As you can already see, the server MUST know the secret (unless there is some magical trick somewhere). So I looked into the relevant RFC-2159 for the CRAM protocol and RFC-2104 for the HMAC details. And deep in there in section "4. Implementation Note" in RFC-2104 you will find the answer.

Let's look at it in detail. First we need the definition of the HMAC function.

HMAC(secret, nonce) =
  H( secret ^ opad,
    H( secret ^ ipad, nonce )
  )

Where H(m1, m2, ...) is a cryptographic hash function applied on it's concatenated arguments. opad and ipad are padding values that depend on the length of secret. ^ is a bitwise XOR. Now most hash functions can also be implemented with an additional initialization vector (IV) argument which contains the hash functions last internal state. With such an IV, a previous hash calculation can be continued at the place where it was stopped. If you only store the IVs for H( secret ^ opad ) and H( secret ^ ipad ) you can still calculate the complete HMAC while not storing the secret in plain.

HMAC(secret, nonce) =
  H( IV_opad,
    H( IV_ipad, nonce )
  )

Turns out this is exactly what dovecot and probably any other sane CRAM-MD5 implementation does and has to do.

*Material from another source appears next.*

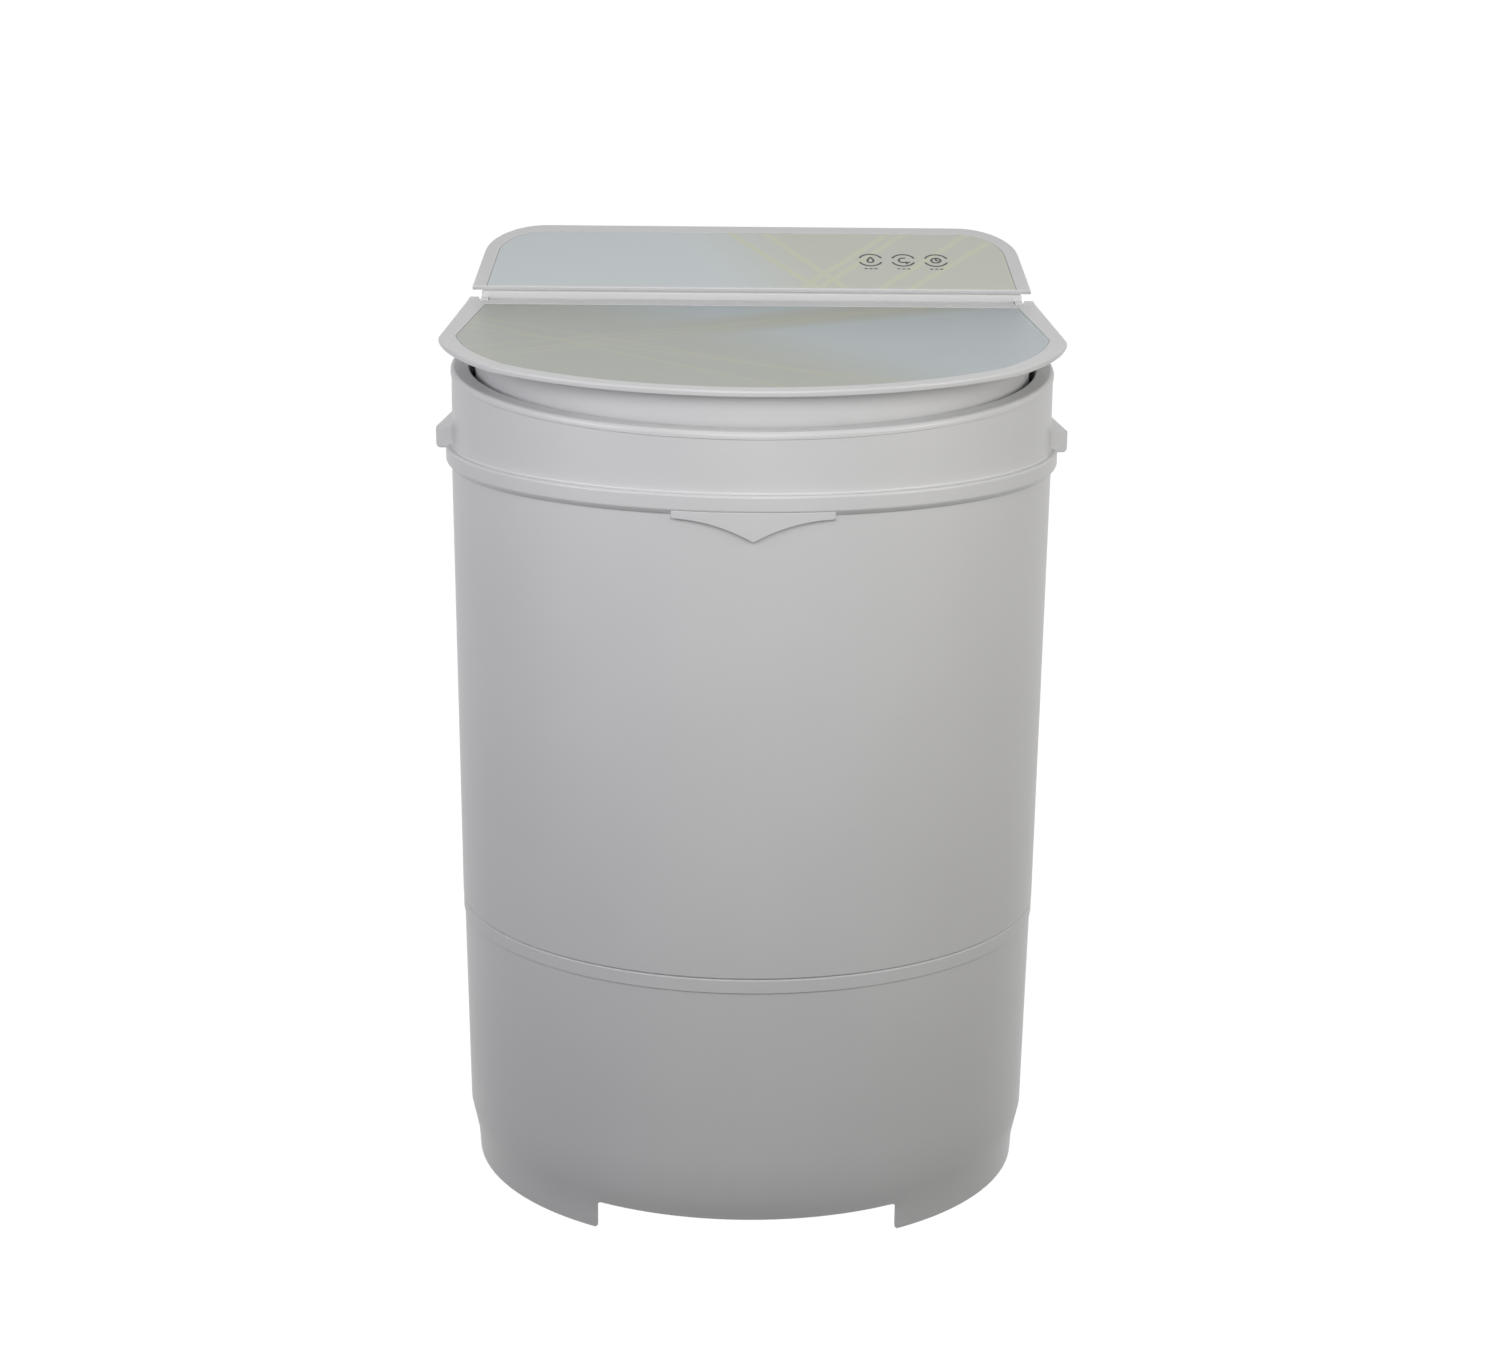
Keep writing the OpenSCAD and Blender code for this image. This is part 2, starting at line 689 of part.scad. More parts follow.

While this protects the original secret (your password) to some degree, the stored IVs are exactly as powerfull as the secret. If an attacker manages to get the stored CRAM-MD5 IV he can use it to log in into any other account that supports CRAM-MD5 and uses the same password.

That means, unlike crypt or bcrypt hashed password databases, a database with CRAM-MD5 IVs must be kept secret from any non-authorized user.

So while the CRAM-MD5 challenge-response authentication looks like beeing more secure than a plaintext authentication, it actually depends on the attacker model. You might be better off with just plaintext authentication over SSL (and a proper bcrypt password-hash database).